2024年12月16日月曜日

#京都回想記#【34.大学3年生になって】

京都回想記【34.大学3年生になって】


 1969(昭44)年12月から、神戸で二度目の下宿を始めた。今度は東灘区の国鉄(JR)摂津元町駅前で、便利と言えば便利な場所だった。通学には国鉄より阪急線が便利で、北の方へ上ると阪急岡本駅があった。そこから二駅で阪急六甲に行ける。岡本駅周辺はかなり山手で道が狭くなっているが、センスの良いベーカリーやカフェなど、洒落た店が並んでいた。

 下宿先は元肛門科の医院の木造二階建てで、肛門科の看板がそのまま掲げられていた。院長の医師が亡くなって、未亡人が子供たちを育てながら、下宿を切り盛りしていた。下宿部屋は一階に入院用の部屋が3つ、別に元診療室の板間があって、ここはかなり広く水回りもあったので、自分はこの部屋を選んだ。

 板間の部分にホームコタツを置いて、冬の間中、コタツに潜り込んで過ごした。週に数回、大学に行くが、それ以外はほぼ部屋に籠って、文学書に読みふけっていた。あまり寒いので、一週間ばかり、インスタントラーメンなど啜って生活し、食料も尽きたので買い出しに外に出たところ、駅前は何と桜が満開でみごとに春になっていた。まるで冬眠から覚めたクマの気持ちだった。

 小説など文学書を読みふけり、生涯でいちばん読書した時期かもしれない。経済学部に上がっても学部の講義は退屈なのがほとんどで、唯一、卒論ゼミの演習で議論するのだけが楽しかった。とはいえ、発言するのはほぼ私だけで、担当教官と議論や雑談を交わすことが多かった。担当教官の新保教授は、経済学の研究だけでなく、クラシック音楽や文学にも詳しく、洒落た教養人だった。

 経済学部では、経済や経営の必修科目が数単位指定されているだけで、それ以外は自由選択科目とされていたので、文学部などに遠征して単位を取った。さすがに転籍までは考えなかったが、男ばかりの経済学部の授業より、女子も多くはなやかな文学部に通う方が多いぐらいだった。しかも文学に関しては、それなりの意見を持つようになっていた。

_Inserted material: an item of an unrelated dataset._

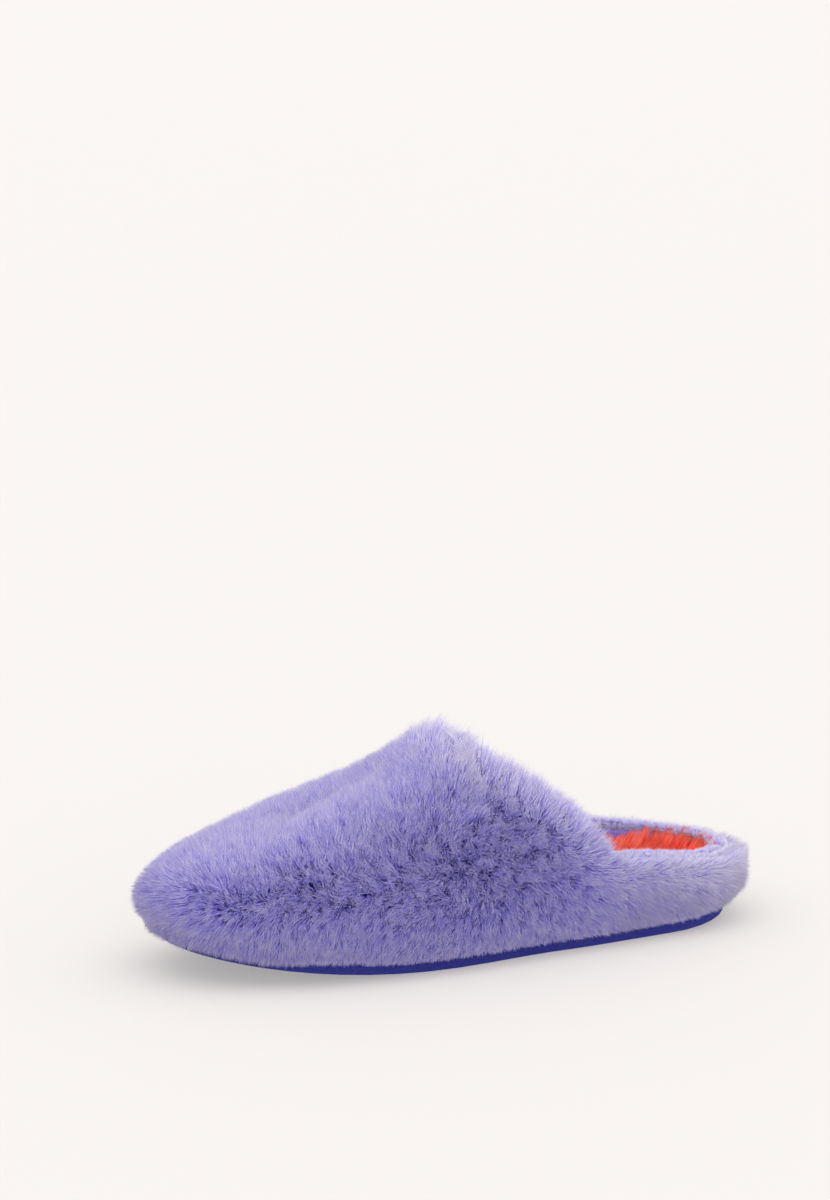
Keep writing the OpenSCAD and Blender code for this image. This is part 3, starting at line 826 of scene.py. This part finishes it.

# %% [markdown]
# ## Foam, linings and binding
# The layers under the pile are soft too: foam with rounded cut edges, plush linings and a knitted binding tape.
# Each takes its CAD layer as the pattern: the faces are divided, eased round the corners and given small lumps.
# The footbed and the heel pad are thick cut foam, so they are rebuilt from small voxels, which lets their
# corners round over evenly.

# %% Speckle group and soft layers
def speckle_group():
    """a node group: grains or cells of a given size as a mask"""
    group = bpy.data.node_groups.new("speckle", "ShaderNodeTree")
    for label in ("Grains per metre", "Cells"):
        group.interface.new_socket(label, in_out="INPUT", socket_type="NodeSocketFloat")
    group.interface.new_socket("Mask", in_out="OUTPUT", socket_type="NodeSocketFloat")
    new, link = group.nodes.new, group.links.new
    given, made, where = new("NodeGroupInput"), new("NodeGroupOutput"), new("ShaderNodeTexCoord")
    grains, cells, blend = new("ShaderNodeTexNoise"), new("ShaderNodeTexVoronoi"), new("ShaderNodeMix")
    grains.inputs["Detail"].default_value = 3
    grains.inputs["Roughness"].default_value = 0.7
    for texture in (grains, cells):
        link(where.outputs["Object"], texture.inputs["Vector"])
        link(given.outputs["Grains per metre"], texture.inputs["Scale"])
    link(given.outputs["Cells"], blend.inputs[0])
    link(grains.outputs["Fac"], blend.inputs[2])
    link(cells.outputs["Distance"], blend.inputs[3])
    sharper = new("ShaderNodeMapRange")
    sharper.inputs["From Min"].default_value = 0.25
    sharper.inputs["From Max"].default_value = 0.75
    link(blend.outputs[0], sharper.inputs["Value"])
    link(sharper.outputs["Result"], made.inputs["Mask"])
    return group


SPECKLE = speckle_group()
FOAM = grained("cream_foam", display(196, 184, 158), display(240, 232, 212), SPECKLE,
               {"Grains per metre": 1100, "Cells": 1.0}, 0.9, 0.0003)
GEL = grained("soft_gel", display(120, 170, 200), display(150, 196, 220), SPECKLE,
              {"Grains per metre": 120, "Cells": 0.0}, 0.35, 0.0001, Coat_Weight=0.3)
FELT = grained("grey_felt", display(112, 106, 98), display(168, 160, 148), SPECKLE,
               {"Grains per metre": 1400, "Cells": 0.0}, 0.95, 0.0003)
TAPE = grained("binding_tape", display(104, 96, 170), display(150, 142, 208), KNIT,
               {"Rows per metre": 1300}, 0.9, 0.0003)


def soft_mesh(node, voxel=None, ease=0.5, rounds=1):
    """a CAD layer's mesh with eased corners; voxel rebuilds it from small cubes of that size first"""
    shape = welded(node)
    if voxel is None:
        bmesh.ops.subdivide_edges(shape, edges=shape.edges, cuts=1, use_grid_fill=True)
    mesh = bpy.data.meshes.new(node + "_pattern")
    shape.to_mesh(mesh)
    shape.free()
    if voxel is not None:
        pattern = bpy.data.objects.new(node + "_pattern", mesh)
        scene.collection.objects.link(pattern)
        rebuild = pattern.modifiers.new("rebuild", "REMESH")
        rebuild.mode = "VOXEL"
        rebuild.voxel_size = voxel
        mesh = bpy.data.meshes.new_from_object(pattern.evaluated_get(bpy.context.evaluated_depsgraph_get()))
        bpy.data.objects.remove(pattern)
    shape = bmesh.new()
    shape.from_mesh(mesh)
    for _ in range(rounds):
        bmesh.ops.smooth_vert(shape, verts=shape.verts, factor=ease,
                              use_axis_x=True, use_axis_y=True, use_axis_z=True)
    shape.to_mesh(mesh)
    shape.free()
    return mesh


def soft_layer(name, node, material, slot, lump=0.1 * MM, **how):
    """a softened copy of a CAD layer as a new piece"""
    mesh = soft_mesh(node, **how)
    shape = bmesh.new()
    shape.from_mesh(mesh)
    shape.normal_update()
    for v in shape.verts:
        v.co += v.normal * lump * noise.noise(v.co / (6 * MM))
    shape.to_mesh(mesh)
    shape.free()
    mesh.polygons.foreach_set("use_smooth", np.ones(len(mesh.polygons), bool))
    mesh.materials.clear()
    mesh.materials.append(material)
    piece = bpy.data.objects.new(name, mesh)
    scene.collection.objects.link(piece)
    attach(piece, "root")
    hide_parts(node)
    print(name, "faces", len(mesh.polygons))
    return piece


for name, node, fill, how in (("vamp_padding", "vamp_foam", 1.0, {}), ("heel_padding", "heel_foam", 1.0, {}),
                              ("footbed", "footbed_foam", 1.0, {"voxel": 1.6 * MM, "rounds": 3})):
    soft_layer(name, node, FOAM, "foam", **how)
soft_layer("heel_cushion", "heel_pad", GEL, "gel_pad", voxel=1.0 * MM, rounds=3)
soft_layer("felt_filler", "bottom_filler", FELT, "felt", voxel=0.5 * MM, rounds=1, lump=0.05 * MM)
soft_layer("vamp_lining_cloth", "vamp_lining", SHADED_CORAL_KNIT, "coral_lining", ease=0.2)
soft_layer("heel_lining_cloth", "heel_lining", LAVENDER_PLUSH, "lavender_lining", ease=0.2)
soft_layer("throat_tape", "throat_binding", TAPE, "binding", ease=0.3)
soft_layer("heel_tape", "heel_binding", TAPE, "binding", ease=0.3)

# %% [markdown]
# ## The sole
# The outsole is one sheet of moulded foam rubber, matt indigo, with a fine open grain and eased edges.
# Its shape in the CAD is right but knife sharp, so a copy gets a small rounded bevel on every sharp edge:
# light caught on that edge is what makes moulded rubber look moulded.

# %% Bevel the sole
RUBBER = grained("indigo_rubber", display(22, 24, 98), display(54, 54, 138), SPECKLE,
                 {"Grains per metre": 1500, "Cells": 0.15}, 0.85, 0.0003, Specular_IOR_Level=0.2)


FLAT, SHARP, CREASE = math.radians(0.4), math.radians(50), math.radians(35)
BEVEL = 0.7 * MM


def sole_piece():
    """the outsole with its sharp edges rounded over"""
    shape = welded("outsole")
    bmesh.ops.dissolve_limit(shape, angle_limit=FLAT, verts=shape.verts, edges=shape.edges)
    sharp = [e for e in shape.edges if len(e.link_faces) == 2 and e.calc_face_angle() > SHARP]
    bmesh.ops.bevel(shape, geom=sharp, offset=BEVEL, segments=3, profile=0.5, affect="EDGES",
                    clamp_overlap=True)
    open_edges = sum(len(e.link_faces) != 2 for e in shape.edges)
    mesh = bpy.data.meshes.new("sole")
    shape.to_mesh(mesh)
    shape.free()
    mesh.polygons.foreach_set("use_smooth", np.ones(len(mesh.polygons), bool))
    mesh.set_sharp_from_angle(angle=CREASE)
    mesh.materials.append(RUBBER)
    piece = bpy.data.objects.new("sole", mesh)
    scene.collection.objects.link(piece)
    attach(piece, "root")
    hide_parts("outsole")
    print("sole faces", len(mesh.polygons), "open edges", open_edges)


sole_piece()

# %% [markdown]
# ## Board, stiffeners and thread
# The insole board, toe puff, heel counter and stitches already have their real shape in the CAD, so those
# objects stay and only get finishes: pressed fibre board, buff thermoplastic sheet and spun thread.

# %% Finish the stiff parts
BOARD = grained("fibre_board", display(150, 120, 84), display(196, 164, 120), SPECKLE,
                {"Grains per metre": 700, "Cells": 0.0}, 0.8, 0.0002)
STIFF = grained("stiffener_sheet", display(196, 176, 136), display(222, 206, 170), SPECKLE,
                {"Grains per metre": 500, "Cells": 0.4}, 0.55, 0.0001)
THREAD = grained("spun_thread", display(80, 74, 150), display(132, 124, 200), KNIT,
                 {"Rows per metre": 2600}, 0.7, 0.0002)
for node, material in (("insole_board", BOARD), ("toe_puff", STIFF), ("heel_counter", STIFF),
                       ("throat_stitches", THREAD), ("heel_stitches", THREAD)):
    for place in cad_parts[node].material_slots:
        place.material = material
    print(node, "finish", material.name)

 文学部にも、演習形式の討論ができる授業があって、こちらは面白かった。国文学演習という講座で、谷崎や三島が好きな教官の授業に出た。出席者が回り持ちでレジュメを作って発表し、それに対して議論するという演習形式だった。私の担当の回では、谷崎の初期の「悪魔的」短編と言われるものを取り上げ、それを批評した。

 ヒロインを女王の位置にまでまつり上げ、自身はそこに跪拝するという典型的なマゾ構図で、その後も谷崎作品で何度も繰り返される。それ自体はいいのだが、その絵描き方がひたすら官能に酔うという直接的な描き方なので、その性的資質を持つもの以外は、それに入り込めない。つまり客観描写が欠落しているという点を指摘して、議論の中でもとことん否定するという立場を取った。

 議論が終わり担当教官が講評するのだが、谷崎ファンの教官は「たしかに君の言うとおりだが、さすがにそこまで言わなくても・・・」と脱力感想を述べた。そんな風に文学部に遠征して多くの単位を取ることになった。一種の道場破り的な楽しみもあったわけだ。